▶ [PROVIDED MATERIAL]:
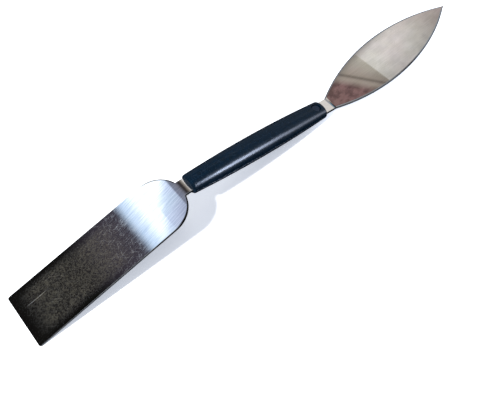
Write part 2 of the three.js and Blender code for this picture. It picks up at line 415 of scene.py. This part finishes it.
def half_section(x, inset):
    """The upper half of the grip's oval section, with its two seam edges rounded."""
    bulge = 1 - (2 * x / GRIP_LENGTH) ** 2
    a = lerp(GRIP_WIDTH["end"], GRIP_WIDTH["middle"], bulge) / 2 - inset
    b = lerp(GRIP_HEIGHT["end"], GRIP_HEIGHT["middle"], bulge) / 2 - inset
    power = 2 / GRIP_SQUARENESS
    floor = SEAM_GAP / 2
    start = math.asin(((floor + SEAM_RADIUS) / b) ** (1 / power))
    side = a * math.cos(start) ** power
    right = []
    for i in range(SMALL_ROUND_STEPS + 1):
        angle = math.pi / 2 * (i / SMALL_ROUND_STEPS - 1)
        y = side - SEAM_RADIUS * (1 - math.cos(angle))
        right.append((y, floor + SEAM_RADIUS * (1 + math.sin(angle))))
    arch = []
    for i in range(1, GRIP_ARC_STEPS):
        angle = lerp(start, math.pi - start, i / GRIP_ARC_STEPS)
        cos, sin = math.cos(angle), math.sin(angle)
        arch.append((math.copysign(abs(cos) ** power, cos) * a, sin ** power * b))
    left = [(-y, z) for y, z in reversed(right)]
    return [(x, y, z) for y, z in right + arch + left]


def half_barrel():
    stations = []
    reach = GRIP_END - GRIP_EDGE_RADIUS
    for i in range(GRIP_RINGS + 1):
        stations.append((lerp(-reach, reach, i / GRIP_RINGS), 0))
    for i in range(1, FILLET_STEPS + 1):
        angle = math.pi / 2 * i / FILLET_STEPS
        x = GRIP_END - GRIP_EDGE_RADIUS * (1 - math.sin(angle))
        inset = GRIP_EDGE_RADIUS * (1 - math.cos(angle))
        stations.append((x, inset))
        stations.insert(0, (-x, inset))
    return lofted([half_section(x, inset) for x, inset in stations])


def tang_pocket():
    """Room for the leaf blade's tang, flared a little where the steel comes out."""
    flare = POCKET_FLARE
    half, thick = NECK_WIDTH / 2 + CLEARANCE, STEEL_THICKNESS / 2 + CLEARANCE
    stations = [
        (-TANG_LENGTH - CLEARANCE, TANG_TIP_WIDTH / 2 + CLEARANCE, thick),
        (TANG_TAPER_LENGTH - TANG_LENGTH - CLEARANCE, half, thick),
        (-flare, half, thick),
        (flare, half + 2 * flare, thick + 2 * flare),
    ]
    rings = []
    for distance, y, z in stations:
        x = GRIP_END + distance
        rings.append([(x, -y, -z), (x, y, -z), (x, y, z), (x, -y, z)])
    return lofted(rings)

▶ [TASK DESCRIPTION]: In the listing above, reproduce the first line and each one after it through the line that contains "return [(x, y, z)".

▶ [WRITTEN ANSWER]:
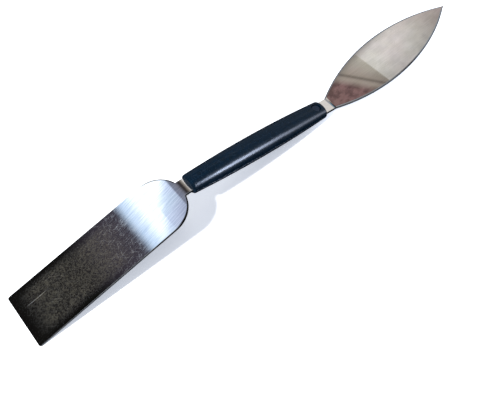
Write part 2 of the three.js and Blender code for this picture. It picks up at line 415 of scene.py. This part finishes it.
def half_section(x, inset):
    """The upper half of the grip's oval section, with its two seam edges rounded."""
    bulge = 1 - (2 * x / GRIP_LENGTH) ** 2
    a = lerp(GRIP_WIDTH["end"], GRIP_WIDTH["middle"], bulge) / 2 - inset
    b = lerp(GRIP_HEIGHT["end"], GRIP_HEIGHT["middle"], bulge) / 2 - inset
    power = 2 / GRIP_SQUARENESS
    floor = SEAM_GAP / 2
    start = math.asin(((floor + SEAM_RADIUS) / b) ** (1 / power))
    side = a * math.cos(start) ** power
    right = []
    for i in range(SMALL_ROUND_STEPS + 1):
        angle = math.pi / 2 * (i / SMALL_ROUND_STEPS - 1)
        y = side - SEAM_RADIUS * (1 - math.cos(angle))
        right.append((y, floor + SEAM_RADIUS * (1 + math.sin(angle))))
    arch = []
    for i in range(1, GRIP_ARC_STEPS):
        angle = lerp(start, math.pi - start, i / GRIP_ARC_STEPS)
        cos, sin = math.cos(angle), math.sin(angle)
        arch.append((math.copysign(abs(cos) ** power, cos) * a, sin ** power * b))
    left = [(-y, z) for y, z in reversed(right)]
    return [(x, y, z) for y, z in right + arch + left]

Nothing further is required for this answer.